[Given records]
== == ==

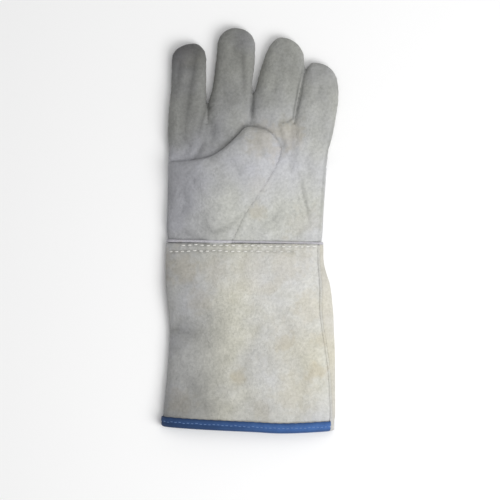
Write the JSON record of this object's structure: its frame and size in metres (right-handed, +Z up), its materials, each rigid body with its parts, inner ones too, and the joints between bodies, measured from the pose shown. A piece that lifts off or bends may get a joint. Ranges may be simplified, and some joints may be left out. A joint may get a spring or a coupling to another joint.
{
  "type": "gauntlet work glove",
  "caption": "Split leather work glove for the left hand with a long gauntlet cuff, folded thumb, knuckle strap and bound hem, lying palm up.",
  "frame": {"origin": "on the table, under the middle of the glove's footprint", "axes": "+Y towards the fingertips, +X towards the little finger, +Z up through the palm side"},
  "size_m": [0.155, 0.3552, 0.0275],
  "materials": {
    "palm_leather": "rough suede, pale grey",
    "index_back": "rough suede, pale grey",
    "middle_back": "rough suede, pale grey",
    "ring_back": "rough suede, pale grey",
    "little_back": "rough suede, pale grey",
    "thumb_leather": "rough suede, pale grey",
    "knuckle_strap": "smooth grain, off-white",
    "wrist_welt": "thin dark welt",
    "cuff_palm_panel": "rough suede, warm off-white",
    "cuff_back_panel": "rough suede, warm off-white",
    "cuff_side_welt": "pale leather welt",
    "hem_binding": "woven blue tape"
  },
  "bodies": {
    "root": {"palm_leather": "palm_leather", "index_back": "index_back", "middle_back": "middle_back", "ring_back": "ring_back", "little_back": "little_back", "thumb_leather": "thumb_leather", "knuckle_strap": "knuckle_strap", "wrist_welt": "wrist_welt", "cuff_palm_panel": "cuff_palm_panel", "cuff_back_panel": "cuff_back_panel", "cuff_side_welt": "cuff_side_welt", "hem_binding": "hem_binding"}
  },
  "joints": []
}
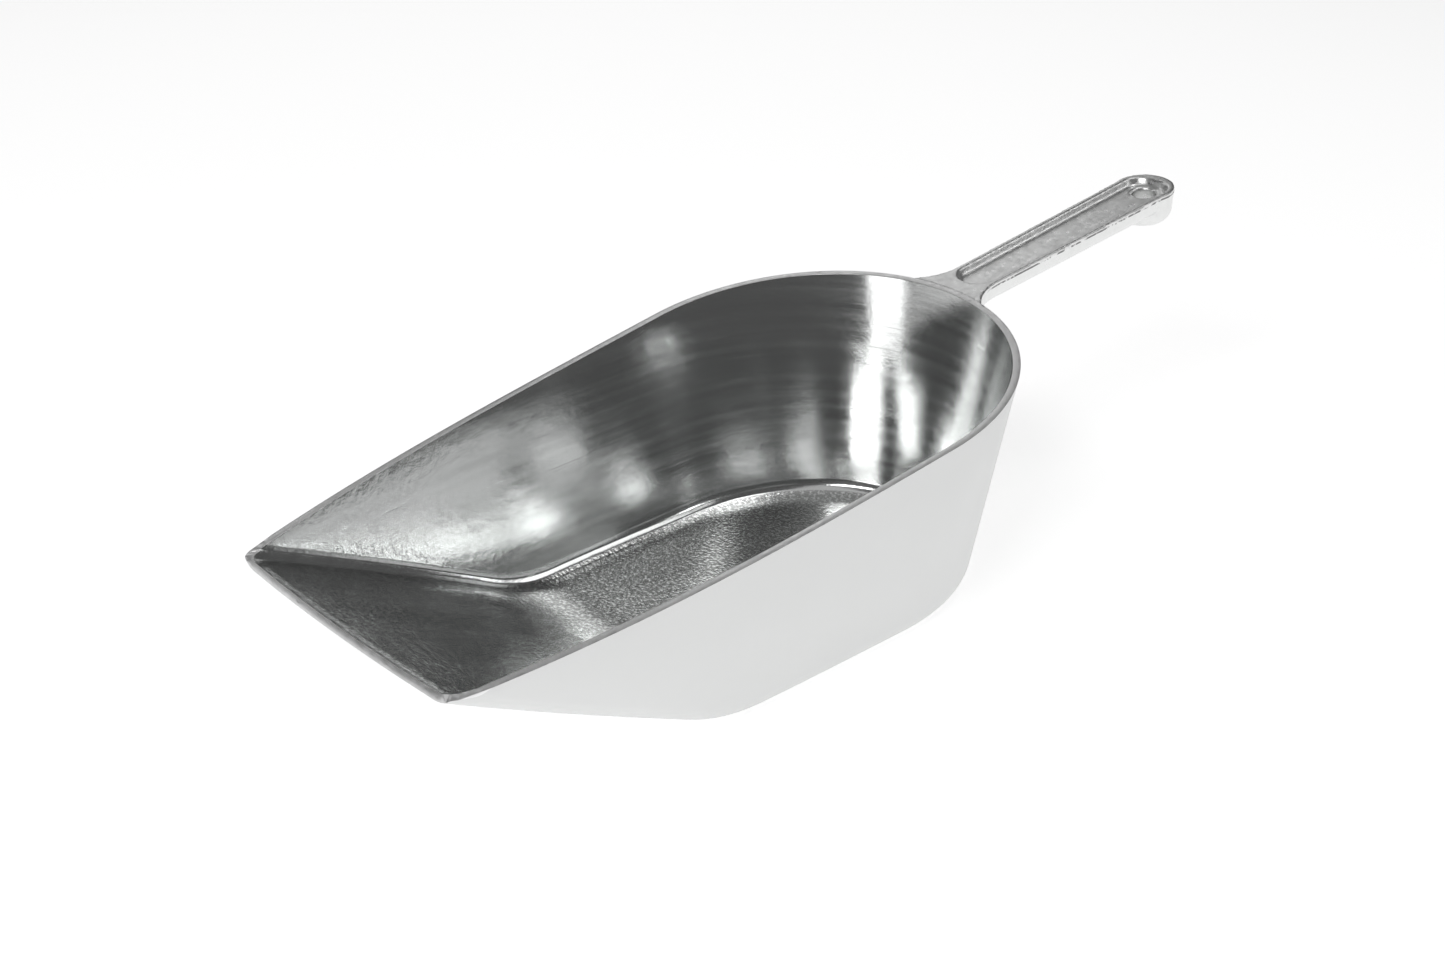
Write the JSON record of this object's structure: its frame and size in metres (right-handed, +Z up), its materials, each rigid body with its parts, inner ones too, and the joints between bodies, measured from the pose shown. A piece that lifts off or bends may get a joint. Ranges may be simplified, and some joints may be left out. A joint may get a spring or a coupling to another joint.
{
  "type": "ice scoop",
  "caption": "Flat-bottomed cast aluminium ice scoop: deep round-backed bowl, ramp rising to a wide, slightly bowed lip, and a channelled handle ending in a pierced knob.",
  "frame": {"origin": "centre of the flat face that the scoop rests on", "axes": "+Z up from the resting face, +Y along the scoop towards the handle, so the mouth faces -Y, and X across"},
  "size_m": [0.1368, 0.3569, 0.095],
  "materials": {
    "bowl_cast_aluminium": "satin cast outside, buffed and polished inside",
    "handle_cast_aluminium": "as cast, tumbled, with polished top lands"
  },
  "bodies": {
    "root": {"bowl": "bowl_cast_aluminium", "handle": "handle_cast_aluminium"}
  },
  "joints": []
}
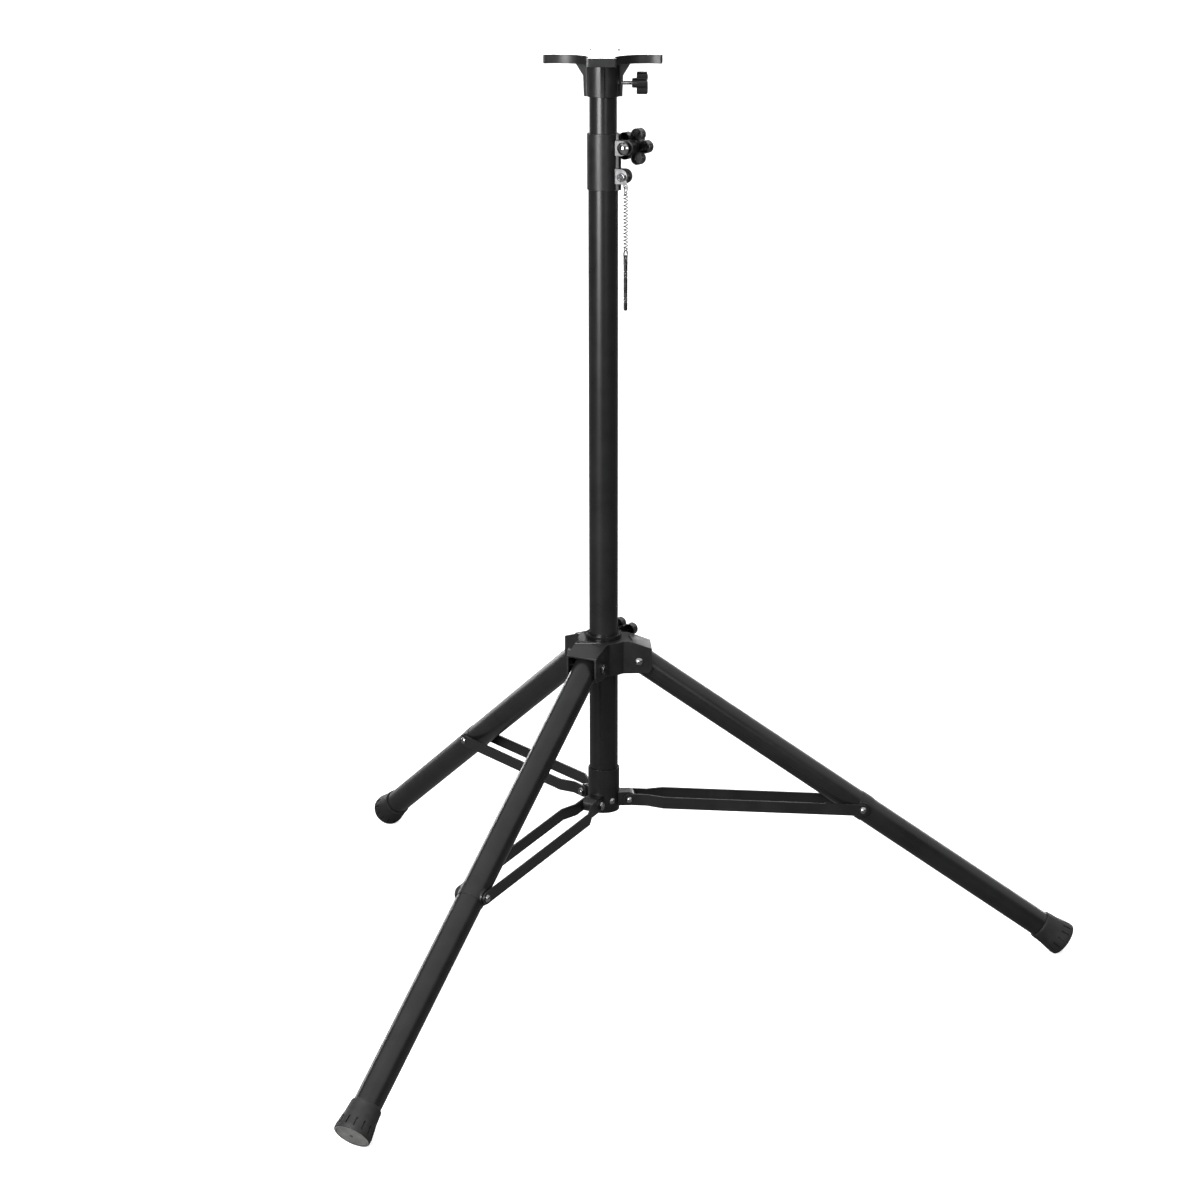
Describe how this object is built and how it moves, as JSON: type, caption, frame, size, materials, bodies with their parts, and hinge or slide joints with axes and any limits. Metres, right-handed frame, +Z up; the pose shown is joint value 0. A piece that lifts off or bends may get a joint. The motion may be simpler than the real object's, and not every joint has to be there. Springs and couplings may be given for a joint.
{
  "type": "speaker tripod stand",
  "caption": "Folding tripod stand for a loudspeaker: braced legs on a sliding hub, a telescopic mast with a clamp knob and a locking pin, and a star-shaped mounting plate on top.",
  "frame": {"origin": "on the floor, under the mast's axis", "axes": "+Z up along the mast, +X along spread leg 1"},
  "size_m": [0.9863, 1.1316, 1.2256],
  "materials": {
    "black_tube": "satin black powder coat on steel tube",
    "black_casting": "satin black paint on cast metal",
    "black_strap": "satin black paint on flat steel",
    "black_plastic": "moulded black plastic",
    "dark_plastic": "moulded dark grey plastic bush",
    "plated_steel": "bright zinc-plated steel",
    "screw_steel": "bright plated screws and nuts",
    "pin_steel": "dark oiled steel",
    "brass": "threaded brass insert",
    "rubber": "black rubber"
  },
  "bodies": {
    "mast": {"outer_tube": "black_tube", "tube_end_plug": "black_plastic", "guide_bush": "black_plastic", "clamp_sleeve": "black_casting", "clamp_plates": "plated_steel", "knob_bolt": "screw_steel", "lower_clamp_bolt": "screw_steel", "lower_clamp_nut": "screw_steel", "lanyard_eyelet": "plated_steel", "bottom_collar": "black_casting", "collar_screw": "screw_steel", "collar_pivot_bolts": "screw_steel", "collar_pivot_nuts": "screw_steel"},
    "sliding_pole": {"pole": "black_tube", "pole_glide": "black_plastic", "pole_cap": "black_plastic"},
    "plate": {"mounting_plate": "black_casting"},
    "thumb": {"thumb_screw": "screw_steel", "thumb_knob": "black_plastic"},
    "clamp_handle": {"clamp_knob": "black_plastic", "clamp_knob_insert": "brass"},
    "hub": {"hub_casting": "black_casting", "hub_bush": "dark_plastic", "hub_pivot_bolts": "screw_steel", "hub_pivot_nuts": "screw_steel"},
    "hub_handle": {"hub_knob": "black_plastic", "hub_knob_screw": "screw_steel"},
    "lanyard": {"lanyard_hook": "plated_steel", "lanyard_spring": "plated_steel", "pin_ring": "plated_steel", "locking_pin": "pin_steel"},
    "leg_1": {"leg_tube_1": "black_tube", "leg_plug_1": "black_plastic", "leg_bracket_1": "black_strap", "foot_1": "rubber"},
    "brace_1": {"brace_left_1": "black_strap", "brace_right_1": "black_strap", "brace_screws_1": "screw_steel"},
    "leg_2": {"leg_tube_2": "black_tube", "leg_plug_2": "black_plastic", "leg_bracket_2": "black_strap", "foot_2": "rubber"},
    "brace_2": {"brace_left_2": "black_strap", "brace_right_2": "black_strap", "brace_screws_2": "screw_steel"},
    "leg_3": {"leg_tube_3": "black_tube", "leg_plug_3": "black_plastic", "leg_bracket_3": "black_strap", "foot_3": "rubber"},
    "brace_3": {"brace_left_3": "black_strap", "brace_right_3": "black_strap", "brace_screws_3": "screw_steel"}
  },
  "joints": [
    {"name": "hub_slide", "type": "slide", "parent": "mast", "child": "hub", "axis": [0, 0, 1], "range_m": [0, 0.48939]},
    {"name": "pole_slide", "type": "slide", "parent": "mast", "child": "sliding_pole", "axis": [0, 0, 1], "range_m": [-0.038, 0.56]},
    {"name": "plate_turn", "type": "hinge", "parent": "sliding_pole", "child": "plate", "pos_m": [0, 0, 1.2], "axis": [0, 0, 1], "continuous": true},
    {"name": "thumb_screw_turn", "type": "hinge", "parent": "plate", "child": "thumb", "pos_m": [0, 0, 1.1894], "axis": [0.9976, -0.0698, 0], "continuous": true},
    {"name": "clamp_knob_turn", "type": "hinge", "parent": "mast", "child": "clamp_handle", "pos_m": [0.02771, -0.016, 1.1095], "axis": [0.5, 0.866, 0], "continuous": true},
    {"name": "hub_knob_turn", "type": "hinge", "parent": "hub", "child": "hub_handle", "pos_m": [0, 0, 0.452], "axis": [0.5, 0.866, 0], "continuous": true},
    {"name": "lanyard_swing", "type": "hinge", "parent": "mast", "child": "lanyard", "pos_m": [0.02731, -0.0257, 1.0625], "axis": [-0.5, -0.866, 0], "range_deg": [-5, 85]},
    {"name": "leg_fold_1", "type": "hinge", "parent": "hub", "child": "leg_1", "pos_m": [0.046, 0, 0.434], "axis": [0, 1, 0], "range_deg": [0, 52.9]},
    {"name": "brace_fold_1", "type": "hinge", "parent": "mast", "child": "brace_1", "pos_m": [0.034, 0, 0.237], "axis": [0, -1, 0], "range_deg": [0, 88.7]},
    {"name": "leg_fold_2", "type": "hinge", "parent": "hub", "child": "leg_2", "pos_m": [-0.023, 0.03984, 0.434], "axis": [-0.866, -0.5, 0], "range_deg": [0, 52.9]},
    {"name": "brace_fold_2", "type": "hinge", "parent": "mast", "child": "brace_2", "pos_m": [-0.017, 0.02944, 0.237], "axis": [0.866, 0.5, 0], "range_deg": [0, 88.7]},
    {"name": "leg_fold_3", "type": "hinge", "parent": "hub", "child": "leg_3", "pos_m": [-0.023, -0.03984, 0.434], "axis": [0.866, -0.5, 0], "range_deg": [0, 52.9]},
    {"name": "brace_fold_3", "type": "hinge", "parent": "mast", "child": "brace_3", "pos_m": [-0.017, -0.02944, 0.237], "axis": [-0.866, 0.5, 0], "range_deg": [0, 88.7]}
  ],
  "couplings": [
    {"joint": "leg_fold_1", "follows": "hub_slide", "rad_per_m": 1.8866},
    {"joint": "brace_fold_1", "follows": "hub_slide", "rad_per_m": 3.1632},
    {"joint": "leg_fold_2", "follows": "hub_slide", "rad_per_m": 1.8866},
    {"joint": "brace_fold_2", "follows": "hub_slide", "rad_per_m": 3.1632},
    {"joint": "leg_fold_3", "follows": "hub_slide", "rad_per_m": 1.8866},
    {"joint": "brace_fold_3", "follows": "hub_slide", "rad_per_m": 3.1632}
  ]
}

== == ==

[Goal] Find the word "axes" in the material, then list each line that holds it.

[Result for this task]
  "frame": {"origin": "on the table, under the middle of the glove's footprint", "axes": "+Y towards the fingertips, +X towards the little finger, +Z up through the palm side"},
  "frame": {"origin": "centre of the flat face that the scoop rests on", "axes": "+Z up from the resting face, +Y along the scoop towards the handle, so the mouth faces -Y, and X across"},
Describe how this object is built and how it moves, as JSON: type, caption, frame, size, materials, bodies with their parts, and hinge or slide joints with axes and any limits. Metres, right-handed frame, +Z up; the pose shown is joint value 0. A piece that lifts off or bends may get a joint. The motion may be simpler than the real object's, and not every joint has to be there. Springs and couplings may be given for a joint.
  "frame": {"origin": "on the floor, under the mast's axis", "axes": "+Z up along the mast, +X along spread leg 1"},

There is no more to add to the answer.